┌──
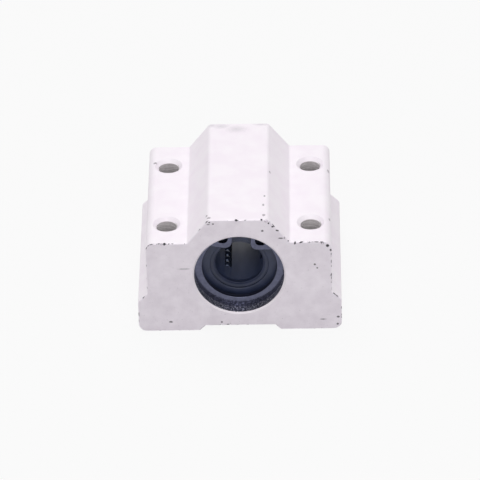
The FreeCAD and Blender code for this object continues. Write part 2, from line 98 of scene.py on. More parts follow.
# tapped holes, M4 with a pitch of 0.7
THREAD_PITCH = 0.7 * MM
THREAD_ROOT_RADIUS = 1.82 * MM
THREAD_TURNS = 12
THREAD_RUN_IN = 1.5
THREAD_STEPS = 32
THREAD_OVERLAP = 0.1 * MM
THREAD_FADE = 0.95
HOLE_MOUTH_RADIUS = 2.3 * MM

# flats round a turned piece and round a drilled hole
ROUND_STEPS = 128
DRILL_STEPS = 64

# sawn ends
RIM_STEP = 0.15 * MM
RIM_HALVINGS = 9
RIM_WIDTH = 0.1 * MM
BURR_LENGTH = 0.6 * MM
BURR_DEPTH = 0.12 * MM
BURR_MIDDLE = 0.35
CHIP_TURN = TURN / 7

# circlips
CLIP_WIDTH = 2.15 * MM
CLIP_EAR_SIDE_WIDTH = 1.01 * MM
CLIP_GAP = 3.1 * MM
CLIP_EAR_HEIGHT = 3.92 * MM
CLIP_EAR_REACH = math.radians(54)
CLIP_EAR_RADIUS = 1.3 * MM
CLIP_EAR_STEPS = 12
CLIP_EAR_TOP = 0.99
CLIP_HOLE_RADIUS = 0.9 * MM
CLIP_HOLE_INSET = 1.2 * MM
CLIP_HOLE_OFFSET = 1.65 * MM
CLIP_EDGE = 0.1 * MM
CLIP_EDGE_STEPS = 4
CLIP_TRIM = 0.01 * MM
CLIP_CORE = 3.5 * MM
CLIP_TURNS = {"front_circlip": math.radians(4.8), "rear_circlip": math.radians(-14.0)}

# sleeve, seals and balls
RING_DEPTH = 0.34 * MM
RING_WIDTH = 1.1 * MM
RING_SPAN = 17.5 * MM
SLEEVE_CHAMFER = 0.3 * MM
RACE_RADIUS = 5.604 * MM
HALF_RACE = 5.7 * MM
SEAL_GAP = 0.02 * MM
SEAL_RIM = 1.5 * MM
SEAL_EDGE = 0.12 * MM
SEAL_STEP = 0.1 * MM
SEAL_DISH = 0.7 * MM
BALL_RADIUS = 0.79375 * MM
BALL_PITCH = 1.62 * MM

# foot, face and raised edge of the seal's lip, as (out from the shaft hole, up from its face)
LIP_SECTION = [
    (0.85 * MM, 0.12 * MM),
    (0.6 * MM, 0.02 * MM),
    (0.2 * MM, 0.0),
    (0.12 * MM, 0.06 * MM),
    (0.04 * MM, 0.04 * MM),
    (0.0, -0.05 * MM),
]

# camera, aimed near the middle of the bore
CAMERA_DISTANCE = 0.7237
CAMERA_ELEVATION = math.radians(33.4)
CAMERA_AZIMUTH = math.radians(1.17)
CAMERA_ROLL = math.radians(-1.485)
CAMERA_LENS = 320.9
CAMERA_FILM = 36
CAMERA_NEAR = 0.1
CAMERA_FAR = 10
AIM_DROP = 2.41 * MM
AIM_SHIFT = 0.05 * MM

# the white room: its light, and how much of the floor shows as plain white
ROOM_LIGHT = 0.5
FLOOR_WIDTH = 4.0
FLOOR_WHITE = 0.88

# outline of a mark: size of its tears, and the reach at which it ends
TEAR_LENGTH = 0.4 * MM
MARK_REACH = 1.6

# wear as (middle, half sizes), in millimetres
EDGE_CHIPS = [
    ((-13.1, -15, 17.6), (0.28, 0.3, 0.22)),
    ((-12.7, -15, 17.4), (0.2, 0.25, 0.2)),
    ((-12.25, -15, 17.5), (0.32, 0.35, 0.26)),
    ((-11.4, -15, 17.55), (0.3, 0.15, 0.12)),
    ((-10.2, -15, 17.55), (0.4, 0.15, 0.12)),
    ((-8.9, -15, 17.6), (0.25, 0.15, 0.14)),
    ((-5.4, -15, 21.9), (0.22, 0.3, 0.22)),
    ((-4.7, -15, 21.6), (0.16, 0.12, 0.14)),
    ((-0.3, -15, 22.0), (0.3, 0.3, 0.2)),
    ((3.9, -15, 22.0), (0.28, 0.3, 0.2)),
    ((4.7, -15, 21.75), (0.3, 0.35, 0.26)),
    ((5.05, -15, 21.3), (0.14, 0.18, 0.16)),
    ((5.7, -15, 20.6), (0.14, 0.14, 0.2)),
    ((6.4, -15, 19.85), (0.12, 0.14, 0.22)),
    ((7.7, -15, 18.35), (0.16, 0.22, 0.24)),
    ((8.3, -15, 17.75), (0.14, 0.22, 0.16)),
    ((9.4, -15, 17.45), (0.45, 0.2, 0.16)),
    ((10.5, -15, 17.5), (0.5, 0.2, 0.14)),
    ((11.6, -15, 17.5), (0.35, 0.2, 0.16)),
    ((13.9, -15, 17.25), (0.3, 0.25, 0.24)),
    ((14.75, -15, 16.7), (0.28, 0.25, 0.3)),
    ((15.3, -15, 15.8), (0.22, 0.25, 0.26)),
    ((15.4, -15, 10.9), (0.14, 0.2, 0.3)),
    ((15.4, -15, 9.3), (0.18, 0.22, 0.2)),
    ((16.3, -15, 7.1), (0.28, 0.25, 0.24)),
    ((-3.2, -15, 0.95), (0.3, 0.25, 0.24)),
    ((-1.6, -15, 0.95), (0.5, 0.15, 0.16)),
    ((1.2, -15, 0.95), (0.3, 0.15, 0.14)),
]
END_MARKS = [
    ((-4.1, -15, 21.3), (0.2, 0.3, 0.16)),
    ((-4.9, -15, 21.2), (0.3, 0.3, 0.12)),
    ((4.0, -15, 19.8), (0.22, 0.3, 0.2)),
    ((7.05, -15, 18.3), (0.4, 0.3, 0.14)),
    ((12.6, -15, 13.0), (0.2, 0.3, 0.2)),
    ((13.0, -15, 12.3), (0.16, 0.3, 0.14)),
    ((-9.1, -15, 12.45), (1.1, 0.3, 0.07)),
    ((-11.6, -15, 1.8), (0.35, 0.3, 0.2)),
    ((-3.1, -15, 1.65), (0.22, 0.3, 0.2)),
    ((-2.1, -15, 1.1), (0.24, 0.3, 0.16)),
    ((13.8, -15, 1.95), (0.6, 0.3, 0.1)),
    ((16.4, -15, 2.4), (0.25, 0.3, 0.22)),
    ((16.3, -15, 0.95), (0.22, 0.3, 0.2)),
]
TOP_SMUDGES = [
    ((-4.5, 14.5, 22), (0.9, 0.7, 0.6)),
    ((-3.0, 14.2, 22), (1.7, 0.9, 0.6)),
    ((-0.4, 13.2, 22), (2.0, 1.2, 0.6)),
    ((3.8, 14.6, 22), (1.4, 0.5, 0.6)),
]
TOP_PITS = [
    ((5.3, 0.1, 22), (0.22, 0.4, 0.6)),
    ((4.4, -7.8, 22), (0.2, 0.3, 0.6)),
    ((4.2, -10.5, 22), (0.2, 0.35, 0.6)),
    ((4.3, -13.6, 22), (0.3, 0.35, 0.6)),
    ((-5.2, -13.3, 22), (0.2, 0.35, 0.6)),
    ((-4.8, -14.2, 22), (0.35, 0.3, 0.6)),
    ((-14.3, 9.9, 17.5), (0.35, 0.3, 0.6)),
    ((15.2, 7.2, 17.3), (0.3, 0.6, 0.6)),
    ((15.2, -7.6, 17.3), (0.2, 0.4, 0.6)),
]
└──
TASK REQUIREMENTS: Print, please, the lines from the first line of the material through the line that contains "BALL_PITCH = 1.62 * MM", exactly as written and with nothing added.

TASK RESULT:
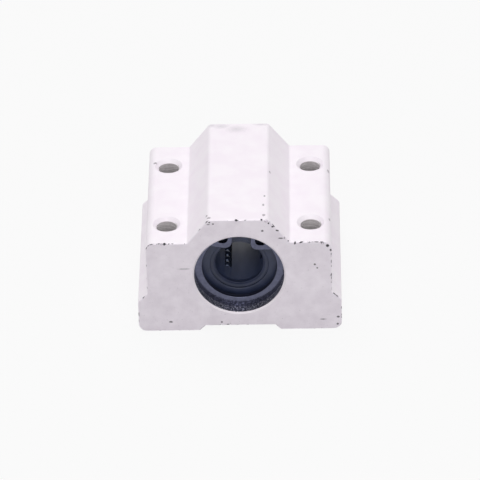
The FreeCAD and Blender code for this object continues. Write part 2, from line 98 of scene.py on. More parts follow.
# tapped holes, M4 with a pitch of 0.7
THREAD_PITCH = 0.7 * MM
THREAD_ROOT_RADIUS = 1.82 * MM
THREAD_TURNS = 12
THREAD_RUN_IN = 1.5
THREAD_STEPS = 32
THREAD_OVERLAP = 0.1 * MM
THREAD_FADE = 0.95
HOLE_MOUTH_RADIUS = 2.3 * MM

# flats round a turned piece and round a drilled hole
ROUND_STEPS = 128
DRILL_STEPS = 64

# sawn ends
RIM_STEP = 0.15 * MM
RIM_HALVINGS = 9
RIM_WIDTH = 0.1 * MM
BURR_LENGTH = 0.6 * MM
BURR_DEPTH = 0.12 * MM
BURR_MIDDLE = 0.35
CHIP_TURN = TURN / 7

# circlips
CLIP_WIDTH = 2.15 * MM
CLIP_EAR_SIDE_WIDTH = 1.01 * MM
CLIP_GAP = 3.1 * MM
CLIP_EAR_HEIGHT = 3.92 * MM
CLIP_EAR_REACH = math.radians(54)
CLIP_EAR_RADIUS = 1.3 * MM
CLIP_EAR_STEPS = 12
CLIP_EAR_TOP = 0.99
CLIP_HOLE_RADIUS = 0.9 * MM
CLIP_HOLE_INSET = 1.2 * MM
CLIP_HOLE_OFFSET = 1.65 * MM
CLIP_EDGE = 0.1 * MM
CLIP_EDGE_STEPS = 4
CLIP_TRIM = 0.01 * MM
CLIP_CORE = 3.5 * MM
CLIP_TURNS = {"front_circlip": math.radians(4.8), "rear_circlip": math.radians(-14.0)}

# sleeve, seals and balls
RING_DEPTH = 0.34 * MM
RING_WIDTH = 1.1 * MM
RING_SPAN = 17.5 * MM
SLEEVE_CHAMFER = 0.3 * MM
RACE_RADIUS = 5.604 * MM
HALF_RACE = 5.7 * MM
SEAL_GAP = 0.02 * MM
SEAL_RIM = 1.5 * MM
SEAL_EDGE = 0.12 * MM
SEAL_STEP = 0.1 * MM
SEAL_DISH = 0.7 * MM
BALL_RADIUS = 0.79375 * MM
BALL_PITCH = 1.62 * MM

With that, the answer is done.